Level konsentrasi kritis yakni 450–500 ppm sudah di depan mata. Tanpa menunggu level kritis itu pun dampak perubahan iklim sudah terasa. Udara semakin panas dan menyebabkan lebih banyak uap air di atmosfer. Cuaca ekstrem muncul dalam berbagai bentuk, yaitu tergerusnya gunung es di lingkar kutub, hujan badai, gelombang udara panas, angin dingin, kekeringan ekstrem dan fenomena serba ekstrem lainnya.
Laju peningkatan konsentrasi gas rumah kaca perlu direm, dan kalau bisa diturunkan, agar dampak buruknya tidak makin menjadi-jadi. Gerakan melawan perubahan iklim itu tak bisa dilakukan hanya oleh negara tertentu, melainkan harus menjadi gerakan global. Tentu, dengan kontribusi yang berbeda dari masing-masing negara.
Bauran Energi dan Hutan Mangrove
Indonesia termasuk yang dinilai bersungguh-sungguh mengambil bagian dalam gerakan penanggulangan perubahan iklim. Penggunaan sumber energi terbarukan terus digenjot dalam pembangkitan listrik untuk mengurangi emisi karbon. Meskipun berat, target bauran energi listrik 23 persen pada 2025 dan 28 persen pada 2030, terus dikejar.

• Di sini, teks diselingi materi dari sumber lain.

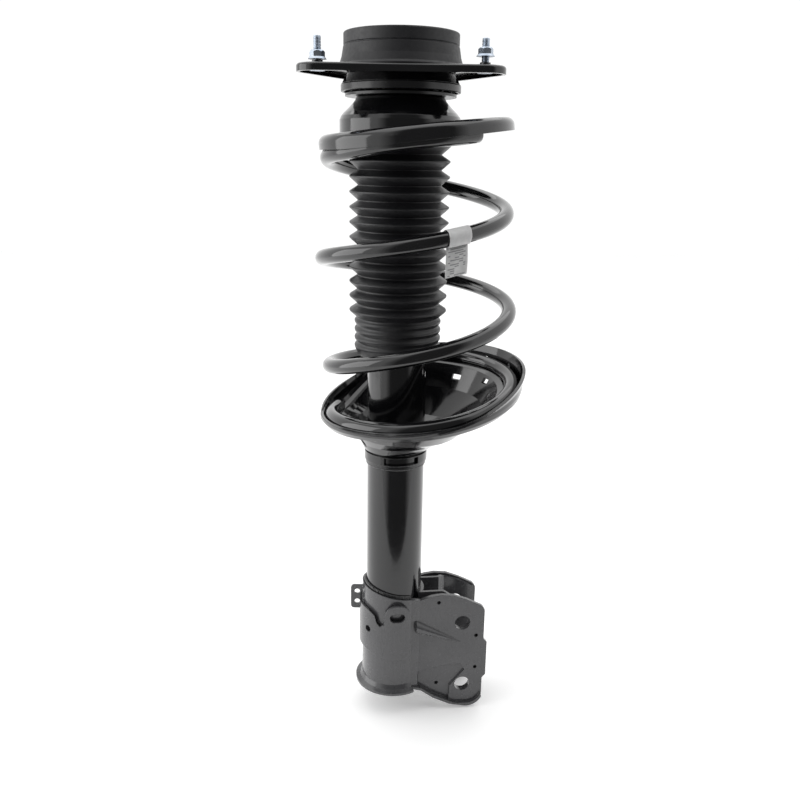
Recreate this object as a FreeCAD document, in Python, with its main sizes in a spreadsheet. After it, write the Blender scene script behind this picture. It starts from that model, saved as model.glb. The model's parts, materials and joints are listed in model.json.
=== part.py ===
"""Front suspension strut with its coil spring, dust boot and top mount.

Frame: +Z up the piston rod, +X towards the knuckle bracket, millimetres.
Origin: centre of the three-stud pattern on the top face of the mount plate.
The damper is drawn at full extension, resting on its rebound stop.
"""

import FreeCAD
import Part
import Sketcher
import math
import os
import re

V = FreeCAD.Vector
UP = V(0, 0, 1)

# Driving dimensions: alias, value in mm or degrees, what it is.
SIZES = [
    ("stud_circle", 145.2, "pitch circle of the mount studs"),
    ("stud_azimuth", 83, "direction of the first stud, seen from above"),
    ("stud_diameter", 6, "mount studs, M6"),
    ("stud_top", 19.5, "height of the stud ends"),
    ("nut_flats", 10, "flange nut across flats"),
    ("nut_flange", 14.2, "flange nut washer face"),
    ("lobe_radius", 16, "plate corner round each stud"),
    ("plate_thickness", 3, "mount plate sheet"),
    ("plate_lip", 6.0, "depth of the turned-down edge"),
    ("dome_base", 100.4, "rubber dome diameter at the plate"),
    ("dome_diameter", 91.4, "rubber dome diameter at its rim"),
    ("dome_top", 26.5, "height of the rubber dome"),
    ("housing_diameter", 81, "steel cup inside the dome"),
    ("sleeve_diameter", 26, "inner steel bush of the mount"),
    ("bearing_diameter", 95.7, "upper bearing housing"),
    ("bearing_top", -11.5, "top of the upper bearing housing"),
    ("ball_circle", 76, "pitch circle of the bearing balls"),
    ("ball_diameter", 3.2, "bearing balls"),
    ("ball_level", -16, "height of the ball centres"),
    ("lower_housing", 89, "lower bearing housing diameter"),
    ("seat_sheet", 2.2, "upper spring seat sheet"),
    ("neck_diameter", 73, "upper spring seat neck"),
    ("drum_diameter", 98, "upper spring seat drum"),
    ("pan_diameter", 158.4, "upper spring pan"),
    ("pan_offset", 12.2, "pan centre, outboard of the rod"),
    ("pan_level", -42.2, "height of the pan at its centre"),
    ("pan_tilt", 6.3, "slope of the pan, degrees"),
    ("pan_wall", 15, "height of the pan's outer wall"),
    ("isolator", 1.5, "rubber between pan and spring"),
    ("wire_diameter", 12.5, "spring wire"),
    ("rod_diameter", 22, "piston rod"),
    ("rod_shank", 14, "threaded top end of the rod"),
    ("rod_shoulder", -8, "shoulder that the mount sleeve sits on"),
    ("rod_top", 24.5, "top end of the rod"),
    ("bump_bottom", -76, "lower end of the bump stop"),
    ("piston_top", -319, "upper face of the piston"),
    ("piston_length", 16, "piston"),
    ("bore_diameter", 32, "inside of the pressure tube"),
    ("pressure_wall", 1.5, "pressure tube wall"),
    ("tube_diameter", 51, "outside of the damper tube"),
    ("tube_wall", 2.5, "damper tube wall"),
    ("tube_top", -203, "upper end of the damper tube"),
    ("tube_bottom", -548, "lower end of the damper tube"),
    ("boot_top", -41, "upper end of the dust boot"),
    ("boot_wall", 1.3, "rubber thickness of the boot"),
    ("boot_crest", 82.5, "large folds, outside diameter"),
    ("boot_valley", 68, "between the large folds"),
    ("boot_pitch", 12.16, "spacing of the large folds"),
    ("boot_first", -57.3, "height of the first fold"),
    ("small_crest", 73.8, "small folds, outside diameter"),
    ("small_valley", 69.6, "between the small folds"),
    ("small_pitch", 7.13, "spacing of the small folds"),
    ("small_first", -200.5, "height of the first small fold"),
    ("boot_bottom", -229.6, "lower end of the boot"),
    ("collar_top", -316.8, "top of the collar under the spring dish"),
    ("collar_bottom", -327.5, "its lower end"),
    ("collar_diameter", 56, "its outside"),
    ("dish_sheet", 2.6, "lower spring dish sheet"),
    ("wrap_sheet", 3.8, "outer bracket sheet"),
    ("ear_width", 48, "over the outer faces of the ears"),
    ("channel_sheet", 2.8, "inner bracket sheet"),
    ("ear_edge", 83.3, "outboard edge of the ears"),
    ("bolt_diameter", 14.5, "knuckle bolt holes"),
    ("upper_bolt_out", 62.5, "upper bolt hole, outboard of the rod"),
    ("upper_bolt_level", -483.7, "its height"),
    ("lower_bolt_out", 64, "lower bolt hole, outboard of the rod"),
    ("lower_bolt_level", -549.3, "its height"),
    ("running_gap", 0.03, "radial running clearance on the rod"),
    ("joint_gap", 0.05, "clearance between parts that touch"),
]

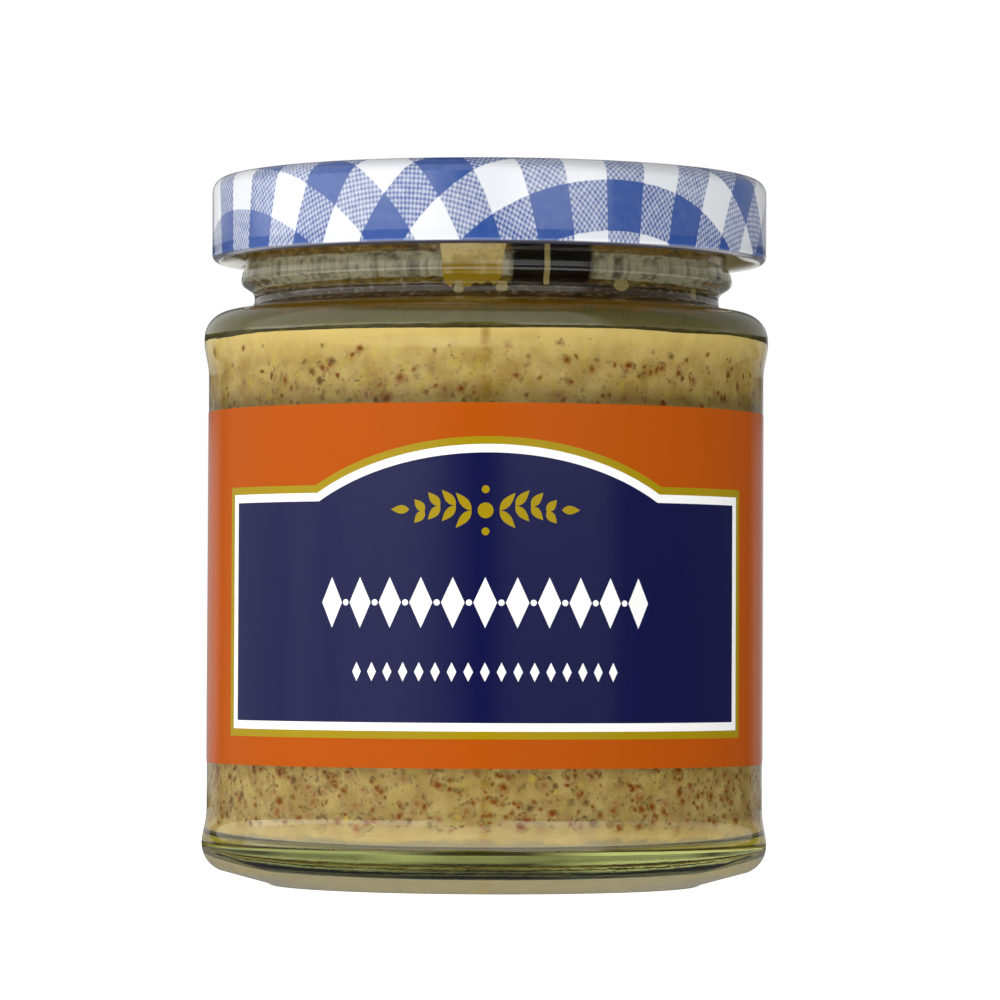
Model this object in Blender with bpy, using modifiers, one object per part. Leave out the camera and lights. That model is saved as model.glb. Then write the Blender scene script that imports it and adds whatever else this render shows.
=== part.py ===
"""A shut 190 ml mustard jar: pressed glass, a lug lid of sheet metal, a paper label and the mustard.

Metres, +Z up. The jar stands on z = 0 with its axis on Z, and the label's front faces -Y.
"""

import math

import bmesh
import bpy
from mathutils import Vector, noise

# Glass, outside
WALL_RADIUS = 0.03325
BULGE_RADIUS = 0.0338
BULGE_EASE = 0.0028
BULGE_FLAT = 0.0009
HEEL_HEIGHT = 0.0049
HEEL_FLAT = 0.0005
HEEL_ROUNDING = 0.0034
HEEL_SLOPE = 24.0
SHOULDER_HEIGHT = 0.0653
SHOULDER_ROUNDING = 0.0031
SHOULDER_END = 80.0
NECK_RADIUS = 0.0278
NECK_HEIGHT = 0.0694
NECK_FLARE = 0.0006
BEAD_RADIUS = 0.0294
BEAD_BOTTOM = 0.0712
BEAD_TOP = 0.0734
BEAD_EASE = 0.0005
FINISH_RADIUS = 0.0289
MOUTH_HEIGHT = 0.0836
FOOT_OUTER_RADIUS = 0.0252
FOOT_INNER_RADIUS = 0.0236
PUSH_UP = 0.0016
PUSH_UP_EDGE = 0.0010
PUSH_UP_RADIUS = 0.0220

# Glass, inside
WALL_THICKNESS = 0.0021
BORE_RADIUS = 0.0260
THROAT_FLARE = 0.0006
THROAT_HEIGHT = 0.0016
FLOOR_HEIGHT = 0.0050
FLOOR_CROWN = 0.0006
FLOOR_ROUNDING = 0.0035
INNER_SHOULDER_ROUNDING = 0.0017

# Thread ridges round the mouth
THREAD_COUNT = 4
THREAD_START = 58.0
THREAD_SWEEP = 70.0
THREAD_POINTS = 21
THREAD_LOW = 0.0760
THREAD_RISE = 0.0054
THREAD_RIDGE = 0.0011
THREAD_CREST = 0.0305
THREAD_TAPER = 0.2
THREAD_TIP = 0.35

# Label
LABEL_BOTTOM = 0.0146
LABEL_TOP = 0.0563
LABEL_RADIUS = 0.0333
LABEL_THICKNESS = 0.00025
LABEL_GAP_DEGREES = 5.0

# Lid
LID_RADIUS = 0.03325
LID_TOP = 0.0844
LID_BOTTOM = 0.0745
LID_ROUNDING = 0.0016
LID_SHEET = 0.00045
LID_CURL = 0.00075
LID_SHIFT = 0.0003
RING_INNER_RADIUS = 0.0256
PANEL_RADIUS = 0.0244
PANEL_DEPTH = 0.0009
BUTTON_RADIUS = 0.0135
BUTTON_DEPTH = 0.0016
BUTTON_FLAT_RADIUS = 0.0081
BUTTON_RIM = 0.0006
BUTTON_RIM_DEPTH = 0.0003

# Lugs that hook the lid under the thread ridges
LUG_WIDTH = 0.0090
LUG_INNER_RADIUS = 0.0298
LUG_OUTER_RADIUS = 0.0324
LUG_HEIGHT = 0.0010
LUG_LIFT = 0.0001
LUG_ROUNDING = 0.0003
LUG_ANGLE = 80.0

# Mustard
FILL_HEIGHT = 0.0652
FILL_EDGE_DROP = 0.0002
FILL_RINGS = 8
SURFACE_WAVE = 0.0009
SURFACE_WAVE_LENGTH = 0.011
NOISE_ORIGIN = Vector((3.1, 7.4, 0.0))

# Colours
GLASS_GREEN = (0.62, 0.70, 0.60)
LABEL_ORANGE = (0.52, 0.13, 0.01)
LID_BLUE = (0.20, 0.26, 0.55)
MUSTARD_YELLOW = (0.62, 0.43, 0.12)

# Fit and fineness
CLEARANCE = 0.0003
ROUND_STEPS = 56
MERGE_DISTANCE = 0.00001
SHARP_ANGLE = math.radians(35)


def new_material(name, colour, roughness, metallic=0.0):
    """Principled material with one plain colour."""
    material = bpy.data.materials.new(name)
    material.use_nodes = True
    surface = material.node_tree.nodes["Principled BSDF"]
    surface.inputs["Base Color"].default_value = (*colour, 1.0)
    surface.inputs["Roughness"].default_value = roughness
    surface.inputs["Metallic"].default_value = metallic
    return material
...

Laporan capaian bauran energi itu menjadi salah satu sorotan “Laporan Tahunan 2021” , yang dirilis Kantor Staf Presiden (KSP) dan Kementerian Kominfo di bawah judul “Indonesia Tangguh, Indonesia Tumbuh”. Di situ disebutkan, bauran energi itu dilakukan antara lain dengan dioperasikannya Pembangkit Tenaga Listrik Hybrid (PLTH), yang mengkombinasikan sumber energi surya, diesel, dan minihidro, pembangkit llistrik tenaga bayu, panas bumi, bioenergi, dan tenaga air.